Reproduce the listing below in its entirety. Change nothing.

- **SOURCE EXCERPT**:
## Start

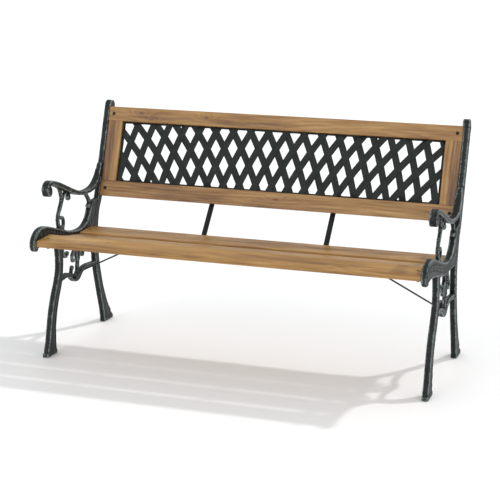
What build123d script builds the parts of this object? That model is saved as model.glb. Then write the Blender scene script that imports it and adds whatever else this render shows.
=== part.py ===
from build123d import *
import os
from math import cos, radians, sin

# Garden bench: two cast-iron end frames, a dished seat of four slats, and a back made of a
# wooden frame round a cast lattice. Millimetres. X runs along the bench, the sitter looks
# towards -Y, Z is up from the ground, and the origin is below the middle of the bench.

# ---- driving dimensions -------------------------------------------------------------------
slat_length = 1164.0        # all boards that span between the end frames
end_clearance = 3.0         # board end to the face of the casting
casting_thickness = 15.0    # plate of an end frame
arm_width = 24.0            # armrest strap and scroll
arm_blend = (48.0, 112.0)   # up the back, where the arm narrows to the post's thickness
hood_overhang = 6.0         # hood of the post, over the end of the top rail
hood_gap = 0.5              # hood to the top rail
foot_width = 20.0           # foot pad, along X
scroll_bar_width = 11.0     # small curls and balusters, along X

slat_width = 88.0
slat_thickness = 18.0
slat_edge_radius = 3.0
front_nose_radius = 8.0     # bull nose on the front slat
bolt_inset = 16.0           # bolt axis to the end of a board
# slat centre (y, z of its top face) and the rise of its front edge in degrees
seat_slats = {
    "seat_slat_front": (-242.0, 384.0, -1.5),
    "seat_slat_mid_front": (-142.0, 367.5, 8.5),
    "seat_slat_mid_rear": (-42.0, 351.0, 8.5),
    "seat_slat_rear": (58.0, 348.5, -2.0),
}

back_lean = 19.1            # degrees from upright
back_foot = (171.0, 438.0)  # y, z of the bottom edge of the back, on its front face
bottom_rail_height = 50.0
top_rail_height = 47.0
opening_height = 197.0      # clear height between the rails
stile_width = 50.0
board_thickness = 20.0      # rails and stiles
board_edge_radius = 2.0
rebate_width = 9.0          # ledge that takes the lattice panel
rebate_depth = 12.0         # measured from the rear face

lattice_thickness = 4.0
lattice_strip_width = 22.0
lattice_side_border = 8.0
lattice_end_border = 5.5    # along the rails
fan_radius = 2037.0         # the strips fan out from a point this far below the waist
fan_waist = 136.7           # height above the lower rail where strips of one number cross
fan_step = 1.607            # degrees between strips
fan_shift = -5.0            # the pattern's middle, from the middle of the bench
# a strip's middle line is an arc through three points: height above the lower rail, and how many
# half steps of the fan it has moved aside there
strip_arc = ((-28.5, -2.81), (130.7, -0.11), (290.0, 2.98))

lug_reach = 34.0            # lug from the casting's face
lug_width = 44.0
lug_thickness = 6.0
bolt_diameter = 6.0
bolt_clearance = 0.3        # on the radius
head_diameter = 10.0
head_height = 3.6
head_recess_diameter = 11.0
head_recess_depth = 4.5
washer_diameter = 15.0
washer_thickness = 1.6
nut_across_flats = 10.0
nut_height = 5.0
nut_projection = 1.5        # bolt end past the nut

dowel_diameter = 8.0
dowel_length = 30.0
dowel_spacing = 24.0
dowel_setback = 7.0         # dowel axis, behind the front face of the back

strap_offset = 200.0        # middle of the bench to each back strap
strap_width = 16.0
strap_thickness = 4.0
strap_lap = 40.0            # length of strap against the bottom rail
strap_setback = 24.0        # strap's front end, behind the front edge of the seat

rod_diameter = 5.0
rod_y = -20.0
rod_foot_height = 220.0
rod_reach = 213.0           # foot to head, along X
rod_pad_radius = 8.0        # flattened ends
rod_pad_length = 13.0       # from the end of the round rod to the fixing through the pad
rod_pad_thickness = 3.0
rod_boss_radius = 12.0      # boss on the stretcher for the rod's foot
rod_setback = 0.2           # rod end to the face under its pad

screw_diameter = 3.5
screw_head_diameter = 7.5
screw_head_height = 2.2
lattice_screw_length = 9.0
lattice_screw_columns = 5   # along each rail
lattice_screw_spacing = 220.0
strap_screw_length = 13.0
rod_screw_length = 12.0
rod_bolt_length = 14.0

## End

- **FINISHED TASK**:
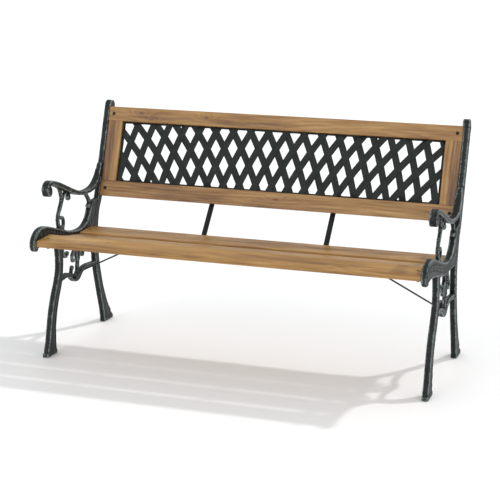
What build123d script builds the parts of this object? That model is saved as model.glb. Then write the Blender scene script that imports it and adds whatever else this render shows.
=== part.py ===
from build123d import *
import os
from math import cos, radians, sin

# Garden bench: two cast-iron end frames, a dished seat of four slats, and a back made of a
# wooden frame round a cast lattice. Millimetres. X runs along the bench, the sitter looks
# towards -Y, Z is up from the ground, and the origin is below the middle of the bench.

# ---- driving dimensions -------------------------------------------------------------------
slat_length = 1164.0        # all boards that span between the end frames
end_clearance = 3.0         # board end to the face of the casting
casting_thickness = 15.0    # plate of an end frame
arm_width = 24.0            # armrest strap and scroll
arm_blend = (48.0, 112.0)   # up the back, where the arm narrows to the post's thickness
hood_overhang = 6.0         # hood of the post, over the end of the top rail
hood_gap = 0.5              # hood to the top rail
foot_width = 20.0           # foot pad, along X
scroll_bar_width = 11.0     # small curls and balusters, along X

slat_width = 88.0
slat_thickness = 18.0
slat_edge_radius = 3.0
front_nose_radius = 8.0     # bull nose on the front slat
bolt_inset = 16.0           # bolt axis to the end of a board
# slat centre (y, z of its top face) and the rise of its front edge in degrees
seat_slats = {
    "seat_slat_front": (-242.0, 384.0, -1.5),
    "seat_slat_mid_front": (-142.0, 367.5, 8.5),
    "seat_slat_mid_rear": (-42.0, 351.0, 8.5),
    "seat_slat_rear": (58.0, 348.5, -2.0),
}

back_lean = 19.1            # degrees from upright
back_foot = (171.0, 438.0)  # y, z of the bottom edge of the back, on its front face
bottom_rail_height = 50.0
top_rail_height = 47.0
opening_height = 197.0      # clear height between the rails
stile_width = 50.0
board_thickness = 20.0      # rails and stiles
board_edge_radius = 2.0
rebate_width = 9.0          # ledge that takes the lattice panel
rebate_depth = 12.0         # measured from the rear face

lattice_thickness = 4.0
lattice_strip_width = 22.0
lattice_side_border = 8.0
lattice_end_border = 5.5    # along the rails
fan_radius = 2037.0         # the strips fan out from a point this far below the waist
fan_waist = 136.7           # height above the lower rail where strips of one number cross
fan_step = 1.607            # degrees between strips
fan_shift = -5.0            # the pattern's middle, from the middle of the bench
# a strip's middle line is an arc through three points: height above the lower rail, and how many
# half steps of the fan it has moved aside there
strip_arc = ((-28.5, -2.81), (130.7, -0.11), (290.0, 2.98))

lug_reach = 34.0            # lug from the casting's face
lug_width = 44.0
lug_thickness = 6.0
bolt_diameter = 6.0
bolt_clearance = 0.3        # on the radius
head_diameter = 10.0
head_height = 3.6
head_recess_diameter = 11.0
head_recess_depth = 4.5
washer_diameter = 15.0
washer_thickness = 1.6
nut_across_flats = 10.0
nut_height = 5.0
nut_projection = 1.5        # bolt end past the nut

dowel_diameter = 8.0
dowel_length = 30.0
dowel_spacing = 24.0
dowel_setback = 7.0         # dowel axis, behind the front face of the back

strap_offset = 200.0        # middle of the bench to each back strap
strap_width = 16.0
strap_thickness = 4.0
strap_lap = 40.0            # length of strap against the bottom rail
strap_setback = 24.0        # strap's front end, behind the front edge of the seat

rod_diameter = 5.0
rod_y = -20.0
rod_foot_height = 220.0
rod_reach = 213.0           # foot to head, along X
rod_pad_radius = 8.0        # flattened ends
rod_pad_length = 13.0       # from the end of the round rod to the fixing through the pad
rod_pad_thickness = 3.0
rod_boss_radius = 12.0      # boss on the stretcher for the rod's foot
rod_setback = 0.2           # rod end to the face under its pad

screw_diameter = 3.5
screw_head_diameter = 7.5
screw_head_height = 2.2
lattice_screw_length = 9.0
lattice_screw_columns = 5   # along each rail
lattice_screw_spacing = 220.0
strap_screw_length = 13.0
rod_screw_length = 12.0
rod_bolt_length = 14.0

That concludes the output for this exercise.